**Data shown**
■ ■ ■ ■ ■ ■ ■
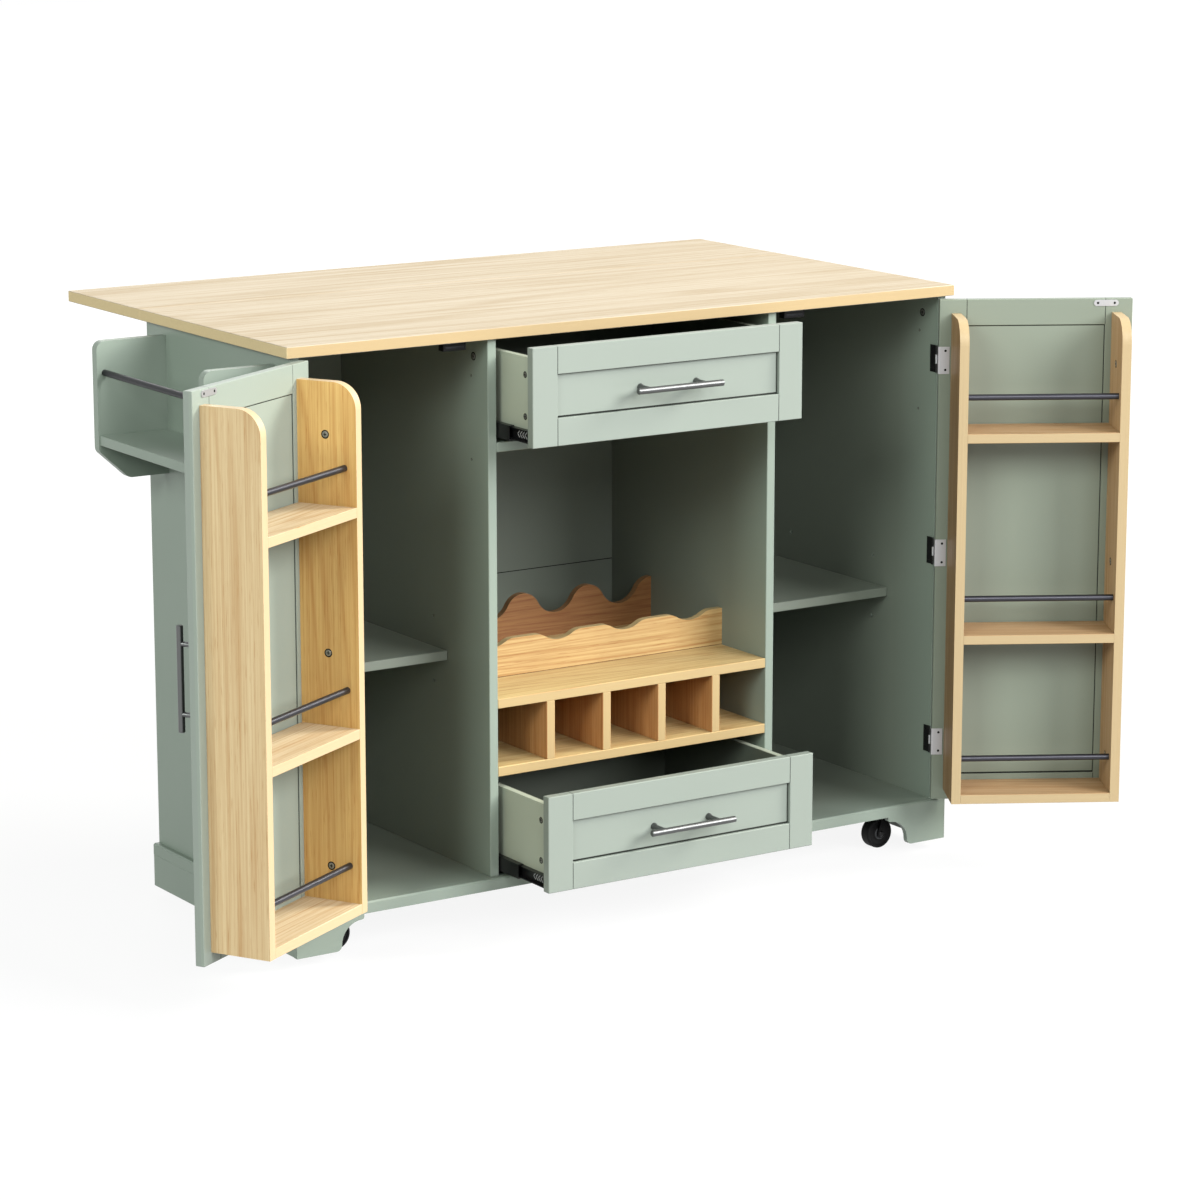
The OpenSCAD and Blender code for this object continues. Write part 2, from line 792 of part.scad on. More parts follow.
module door_fittings() {
    color(steel) {
        for (z = hinge_zs) door_hinge_leaf(z);
        xs = free_x - strike_in;
        zs = door_z + door_h - strike_drop;
        end = catch_l / 2 - strike_h / 2;
        box([xs - end, door_t, zs - strike_h / 2], [xs + end, door_t + strike_t, zs + strike_h / 2]);
        for (x = [xs - end, xs + end]) rod_y(door_t, door_t + strike_t, x, zs, strike_h);
    }
}

// The rack's side board: outline of depth against height, front top corner rounded
module rack_outline() {
    square([rack_d, rack_h - rack_round]);
    square([rack_d - rack_round, rack_h]);
    translate([rack_d - rack_round, rack_h - rack_round]) circle(rack_round);
}

function rod_at(s) = [door_t + rack_d - rod_in, rack_z + s + rod_up];

module rack_sides() {
    color(oak) difference() {
        for (x = [rack_x, rack_x + rack_w - rack_t]) {
            translate([x, door_t, rack_z]) rotate([90, 0, 90]) linear_extrude(rack_t) rack_outline();
        }
        for (s = rack_shelves) {
            rod_x(rack_x + rack_t - rod_seat, rack_x + rack_w - rack_t + rod_seat,
                  rod_at(s)[0], rod_at(s)[1], rod_d + 2 * run);
        }
    }
}

module rack_boards() {
    color(oak) for (s = rack_shelves) {
        board([rack_x + rack_t, door_t, rack_z + s - rack_t],
              [rack_x + rack_w - rack_t, door_t + rack_d, rack_z + s], small_ease);
    }
}

module rack_rods() {
    e = rod_seat - seat_gap;
    color(gunmetal) for (s = rack_shelves) {
        rod_x(rack_x + rack_t - e, rack_x + rack_w - rack_t + e, rod_at(s)[0], rod_at(s)[1], rod_d);
    }
}

// The fixed hinge leaf lies on the side panel and carries the pin
module frame_hinge_leaf(z) {
    x0 = -gap / 2;
    box([x0, knuckle_d / 2 + knuckle_play, z - hinge_h / 2], [x0 + hinge_t, hinge_w, z + hinge_h / 2]);
    for (side = [-1, 1]) {
        z0 = z + side * knuckle - knuckle / 2;
        translate([0, 0, z0]) cylinder(h = knuckle, d = knuckle_d);
        box([x0, 0, z0], [x0 + hinge_t, knuckle_d / 2 + knuckle_play, z0 + knuckle]);
    }
    translate([0, 0, z - hinge_h / 2]) cylinder(h = hinge_h, d = hinge_pin_d);
}

module hinge_frame_leaves() {
    color(steel) for (side = [-1, 1]) swing(side, 0) for (z = hinge_zs) frame_hinge_leaf(z);
}

module magnetic_catches() {
    x0 = free_x - strike_in - catch_l / 2;
    y0 = door_t + strike_t + catch_air;
    color(black) for (side = [-1, 1]) swing(side, 0)
        board([x0, y0, under_top - catch_h], [x0 + catch_l, y0 + catch_d, under_top]);
}

module left_door() { swing(-1, left_open) door_leaf(); }
module left_door_handle() { swing(-1, left_open) door_handle(); }
module left_door_fittings() { swing(-1, left_open) door_fittings(); }
module left_rack_sides() { swing(-1, left_open) rack_sides(); }
module left_rack_shelves() { swing(-1, left_open) rack_boards(); }
module left_rack_rods() { swing(-1, left_open) rack_rods(); }
module right_door() { swing(1, right_open) door_leaf(); }
module right_door_handle() { swing(1, right_open) door_handle(); }
module right_door_fittings() { swing(1, right_open) door_fittings(); }
module right_rack_sides() { swing(1, right_open) rack_sides(); }
module right_rack_shelves() { swing(1, right_open) rack_boards(); }
module right_rack_rods() { swing(1, right_open) rack_rods(); }

// ---- Drawers ----
// A drawer is drawn shut with the bottom of its front at z, then pulled out

module pulled(out) {
    translate([0, front_y - out, 0]) children();
}

module drawer_face(z) {
    color(sage) shaker(-front_w / 2, z, front_w, front_h);
}

module drawer_pull(z) {
    color(steel) translate([0, 0, z + front_h / 2]) handle_bar(false, panel_in);
}

module drawer_tray(z) {
    x = box_w / 2;
    z0 = z + box_up;
    y1 = door_t + box_l;
    color(sage) {
        both() board([-x, door_t, z0], [-x + box_t, y1, z0 + box_h], small_ease);
        board([-x + box_t, y1 - box_t, z0], [x - box_t, y1, z0 + box_h], small_ease);
        board([-x + box_t, door_t, z0], [x - box_t, y1 - box_t, z0 + floor_t], thin_ease);
    }
}

// A slide member: an open channel of the given height, its web at x0, lips towards x1
module channel(x0, x1, h, z) {
    web = x1 > x0 ? x0 + slide_t : x0 - slide_t;
    y0 = door_t;
    translate([0, y0, z]) {
        box([min(x0, web), 0, -h / 2], [max(x0, web), slide_l, h / 2]);
        for (side = [-1, 1]) {
            zl = side * (h / 2 - slide_t / 2);
            box([min(x0, x1), 0, zl - slide_t / 2], [max(x0, x1), slide_l, zl + slide_t / 2]);
        }
    }
}

nest = 0.5; // clearance between two nested members
lip_short = 4; // how far the lips stop short of the other side
step_h = 2 * (slide_t + nest); // each nested member is lower by this
function slide_z(z) = z + slide_up;

module drawer_slide_rails() {
    color(black) for (z = [low_z, high_z]) pulled(0) both()
        channel(-niche_x, -niche_x + slide_w - lip_short, slide_h, slide_z(z));
}

module slide_middle(z) {
    color(black) both()
        channel(-niche_x + slide_t + nest, -niche_x + slide_w - slide_t - nest,
                slide_h - step_h, slide_z(z));
}

module slide_runner(z) {
    color(black) both()
        channel(-niche_x + slide_w, -niche_x + lip_short, slide_h - 2 * step_h, slide_z(z));
}

module top_drawer_front() { pulled(top_out) drawer_face(high_z); }
module top_drawer_box() { pulled(top_out) drawer_tray(high_z); }
module top_drawer_handle() { pulled(top_out) drawer_pull(high_z); }
module top_drawer_runners() { pulled(top_out) slide_runner(high_z); }
module top_slide_middles() { pulled(top_out / 2) slide_middle(high_z); }
module bottom_drawer_front() { pulled(low_out) drawer_face(low_z); }
module bottom_drawer_box() { pulled(low_out) drawer_tray(low_z); }
module bottom_drawer_handle() { pulled(low_out) drawer_pull(low_z); }
module bottom_drawer_runners() { pulled(low_out) slide_runner(low_z); }
module bottom_slide_middles() { pulled(low_out / 2) slide_middle(low_z); }

// ---- Casters ----

module caster_plate() {
    boss_z = under_z - plate_t - boss_h;
    difference() {
        union() {
            box([-plate_s / 2, -plate_s / 2, under_z - plate_t], [plate_s / 2, plate_s / 2, under_z]);
            translate([0, 0, boss_z]) cylinder(h = boss_h, d = 2 * king_d);
        }
        translate([0, 0, boss_z - tiny])
            cylinder(h = plate_t + boss_h - king_cover + tiny, d = king_d + 2 * run);
    }
}

module caster_plates() {
    color(black) both() for (y = [caster_fy, caster_by]) translate([caster_x, y, 0]) caster_plate();
}

// The fork with its kingpin and axle; the wheel trails towards -X * dir. A cheek is
// round about the axle and broader on the trailing side where it meets the fork's top
module caster_fork(dir) {
    cheek = wheel_w / 2 + wheel_gap;
    ax = -dir * trail;
    eye_r = 7;
    root = 11;
    root_z = fork_z - fork_t / 2;
    color(black) {
        translate([0, 0, fork_z - fork_t]) cylinder(h = fork_t, d = 2 * (cheek + fork_t));
        translate([0, 0, fork_z - tiny]) cylinder(h = boss_h + fork_gap, d = king_d);
        for (side = [-1, 1]) {
            y0 = side > 0 ? cheek : -cheek - fork_t;
            translate([0, y0 + fork_t, 0]) rotate([90, 0, 0]) linear_extrude(fork_t) {
                polygon([[dir * eye_r, root_z], [ax + dir * eye_r, wheel_d / 2],
                         [ax - dir * eye_r, wheel_d / 2], [-dir * root, root_z]]);
                translate([ax, wheel_d / 2]) circle(eye_r);
            }
        }
        rod_y(-cheek - fork_t, cheek + fork_t, ax, wheel_d / 2, axle_d);
    }
}

// The wheel's section from the bore outwards: a full-width hub, a dished web, a rim
// and a tread with rounded corners
module caster_wheel(dir) {
    r = wheel_d / 2;
    w = wheel_w / 2;
    hub_r = 0.42 * r;
    web_in = 0.5 * r;
    web_out = 0.78 * r;
    rim_r = 0.84 * r;
    dish = 2;
    tread_r = 3;
    color(black) translate([-dir * trail, 0, r]) rotate([90, 0, 0]) rotate_extrude($fn = 72)
        polygon(concat([[axle_d / 2 + run, -w], [hub_r, -w], [web_in, -w + dish], [web_out, -w + dish],
                        [rim_r, -w]],
            arc([r - tread_r, -w + tread_r], tread_r, -90, 0, 4),
            arc([r - tread_r, w - tread_r], tread_r, 0, 90, 4),
            [[rim_r, w], [web_out, w - dish], [web_in, w - dish], [hub_r, w],
             [axle_d / 2 + run, w]]));
}

module caster_fork_fl() { translate([-caster_x, caster_fy, 0]) caster_fork(-1); }
module caster_fork_fr() { translate([caster_x, caster_fy, 0]) caster_fork(1); }
module caster_fork_bl() { translate([-caster_x, caster_by, 0]) caster_fork(-1); }
module caster_fork_br() { translate([caster_x, caster_by, 0]) caster_fork(1); }
module caster_wheel_fl() { translate([-caster_x, caster_fy, 0]) caster_wheel(-1); }
module caster_wheel_fr() { translate([caster_x, caster_fy, 0]) caster_wheel(1); }
module caster_wheel_bl() { translate([-caster_x, caster_by, 0]) caster_wheel(-1); }
module caster_wheel_br() { translate([caster_x, caster_by, 0]) caster_wheel(1); }

worktop();
left_side_panel();
right_side_panel();
left_partition();
right_partition();
bottom_panel();
back_panels();
drawer_shelf();
adjustable_shelves();
shelf_pins();
wine_shelves();
wine_dividers();
bottle_rest_front();
bottle_rest_back();
cap_moulding();
side_plinths();
bracket_feet();
spice_rack_plates();
spice_rack_shelf();
spice_rack_rod();
magnetic_catches();
hinge_frame_leaves();
drawer_slide_rails();
leaf_hinge_plates();
strut_rails();
caster_plates();
drop_leaf();
leaf_hinge_flaps();
strut_brackets();
leaf_struts();
left_door();
left_door_handle();
left_door_fittings();
left_rack_sides();
left_rack_shelves();
left_rack_rods();
right_door();
right_door_handle();
right_door_fittings();
right_rack_sides();
right_rack_shelves();
right_rack_rods();
top_drawer_front();
top_drawer_box();
top_drawer_handle();
top_drawer_runners();
bottom_drawer_front();
bottom_drawer_box();
bottom_drawer_handle();
bottom_drawer_runners();
top_slide_middles();
bottom_slide_middles();
caster_fork_fl();
caster_fork_fr();
caster_fork_bl();
caster_fork_br();
caster_wheel_fl();
caster_wheel_fr();
caster_wheel_bl();
caster_wheel_br();
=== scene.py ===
# %% [markdown]
# # A painted kitchen island, dressed for its picture
#
# The island is already built as solids: boards, doors, drawers, racks, hinges and
# casters, all at their real size. This lesson gives them their finishes, adds the small
# metalwork that is too fine for the solids, and lights and frames them.
# Everything is in metres: X runs along the worktop, Y from the doors to the folding
# leaf, and Z up from the floor.

import bmesh
import bpy
import math
from mathutils import Matrix, Vector


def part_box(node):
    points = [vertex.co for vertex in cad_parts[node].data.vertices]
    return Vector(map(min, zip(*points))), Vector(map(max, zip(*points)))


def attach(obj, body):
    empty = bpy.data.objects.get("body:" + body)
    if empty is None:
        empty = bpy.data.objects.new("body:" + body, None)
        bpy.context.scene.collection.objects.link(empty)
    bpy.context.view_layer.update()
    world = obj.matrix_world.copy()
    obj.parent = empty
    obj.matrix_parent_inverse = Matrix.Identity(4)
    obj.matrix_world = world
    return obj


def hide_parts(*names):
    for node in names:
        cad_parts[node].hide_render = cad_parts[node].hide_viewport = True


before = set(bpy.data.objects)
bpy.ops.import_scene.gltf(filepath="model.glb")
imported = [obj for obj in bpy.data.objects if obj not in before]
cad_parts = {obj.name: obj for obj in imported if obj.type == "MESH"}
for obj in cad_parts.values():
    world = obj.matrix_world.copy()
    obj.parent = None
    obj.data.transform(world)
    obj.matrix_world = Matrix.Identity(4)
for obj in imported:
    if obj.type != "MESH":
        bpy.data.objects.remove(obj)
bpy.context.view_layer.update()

# %% [markdown]
# ## A few words for nodes
#
# Every finish here is a small graph. Adding nodes one by one takes many lines, so a few
# helpers do it: `add` makes a node and fills its sockets, with a value or with another
# node's output, `calc` does one sum, `along` measures along a direction, and `ranged`
# stretches a value between two limits. They keep each finish short enough to read.

# %% Node helpers
ALONG_X, ALONG_Y, ALONG_Z = (1, 0, 0), (0, 1, 0), (0, 0, 1)
FULL_RANGE = (0.0, 1.0)


def put(tree, socket, value):
    """Fills a socket with a value, or links it to another node's output."""
    if isinstance(value, bpy.types.NodeSocket):
        tree.links.new(value, socket)
    else:
        socket.default_value = value


def add(tree, kind, settings=None, **sockets):
    """Makes a node, and fills the sockets named in plain words."""
    made = tree.nodes.new(kind)
    for name, value in (settings or {}).items():
        setattr(made, name, value)
    for name, value in sockets.items():
        put(tree, made.inputs[name.replace("_", " ")], value)
    return made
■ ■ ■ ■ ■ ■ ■
**Brief**
Extract the lines from the line with "imported = [obj" to the line with "obj.matrix_world = Matrix.Identity(4)", inclusive, reproducing them exactly and leaving out every other line.

**Exercise answer**
imported = [obj for obj in bpy.data.objects if obj not in before]
cad_parts = {obj.name: obj for obj in imported if obj.type == "MESH"}
for obj in cad_parts.values():
    world = obj.matrix_world.copy()
    obj.parent = None
    obj.data.transform(world)
    obj.matrix_world = Matrix.Identity(4)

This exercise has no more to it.